Validation of Remotely Sensed and Modeled Soil Moisture at Forested and Unforested NEON Sites

Soil moisture (SM) is an important driver for forest ecosystems, creating a need for globally extensive SM information that can only be achieved with satellite-based sensors and/or process-based model. However, the reliability of remotely sensed or modeled SM data in forests is poorly understood due to a lack of suitable validation sites and interference with remote sensing caused by vegetation water content.

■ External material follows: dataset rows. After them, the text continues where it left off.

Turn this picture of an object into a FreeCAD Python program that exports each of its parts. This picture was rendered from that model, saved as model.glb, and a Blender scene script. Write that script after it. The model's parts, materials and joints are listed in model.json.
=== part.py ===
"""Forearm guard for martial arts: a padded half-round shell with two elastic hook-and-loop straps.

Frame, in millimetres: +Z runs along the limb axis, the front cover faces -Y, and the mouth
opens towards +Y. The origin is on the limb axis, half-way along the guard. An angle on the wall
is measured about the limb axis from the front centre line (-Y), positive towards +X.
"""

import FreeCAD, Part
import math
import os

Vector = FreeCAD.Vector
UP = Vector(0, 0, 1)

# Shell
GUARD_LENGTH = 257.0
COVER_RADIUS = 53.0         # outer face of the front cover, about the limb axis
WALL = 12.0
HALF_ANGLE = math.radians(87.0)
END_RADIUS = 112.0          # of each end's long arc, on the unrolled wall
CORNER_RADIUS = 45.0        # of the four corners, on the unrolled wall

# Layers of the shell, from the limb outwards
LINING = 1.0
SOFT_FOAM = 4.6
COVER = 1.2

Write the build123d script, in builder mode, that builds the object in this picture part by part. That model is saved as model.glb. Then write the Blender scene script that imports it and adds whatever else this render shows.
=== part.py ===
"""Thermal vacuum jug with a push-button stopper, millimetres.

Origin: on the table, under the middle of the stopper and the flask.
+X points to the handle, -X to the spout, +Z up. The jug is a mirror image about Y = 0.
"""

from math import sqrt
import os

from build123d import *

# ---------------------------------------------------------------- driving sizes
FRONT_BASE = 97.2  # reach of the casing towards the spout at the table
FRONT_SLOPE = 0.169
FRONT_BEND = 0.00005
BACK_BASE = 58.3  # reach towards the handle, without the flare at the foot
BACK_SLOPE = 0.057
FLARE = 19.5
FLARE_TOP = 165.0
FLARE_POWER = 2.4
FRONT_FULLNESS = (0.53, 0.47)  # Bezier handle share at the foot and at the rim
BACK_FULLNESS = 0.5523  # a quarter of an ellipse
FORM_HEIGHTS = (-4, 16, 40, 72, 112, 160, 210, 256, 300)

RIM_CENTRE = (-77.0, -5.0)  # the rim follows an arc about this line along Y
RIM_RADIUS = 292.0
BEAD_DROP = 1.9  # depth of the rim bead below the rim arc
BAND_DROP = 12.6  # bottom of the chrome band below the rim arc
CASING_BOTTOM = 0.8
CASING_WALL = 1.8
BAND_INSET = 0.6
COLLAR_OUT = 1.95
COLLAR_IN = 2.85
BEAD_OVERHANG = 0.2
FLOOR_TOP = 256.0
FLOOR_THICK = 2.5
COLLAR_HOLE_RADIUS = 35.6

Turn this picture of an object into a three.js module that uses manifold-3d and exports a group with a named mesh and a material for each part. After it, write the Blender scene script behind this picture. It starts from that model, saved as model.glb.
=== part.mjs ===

Here, we examine three multiyear SM products: remotely sensed surface (0-5 cm) SM from combined soil moisture active passive (SMAP) and Sentinel-1 observations (SMAP/Sentinel); the SMAP Level-4 surface (0-5 cm) and root-zone (0-1 m) SM data assimilation product (SMAP-L4); and simulated surface (0-10 cm) and root-zone (0-1 m) SM from the North American land data assimilation system (NLDAS). These estimates were compared with in situ measurements from 39 National Ecological Observatory Network sites throughout the U.S. At 21 unforested sites, the performance of the three products was similar for surface SM, and all three were able to track temporal changes in surface SM. The performance of the three products declined at 18 forested sites; however, while the performance declined modestly for SMAP-L4 and NLDAS, SMAP/Sentinel performance declined so much that it was largely unable to track changes in surface SM. The SMAP-L4 and NLDAS products also reliably captured temporal changes in root-zone SM at both forested and unforested sites. Our findings indicate that both SMAP-L4 and NLDAS can be used to track surface and root-zone SM changes in forests (unbiased root-mean-square deviation: 0.03-0.06 m(3) m(-3)).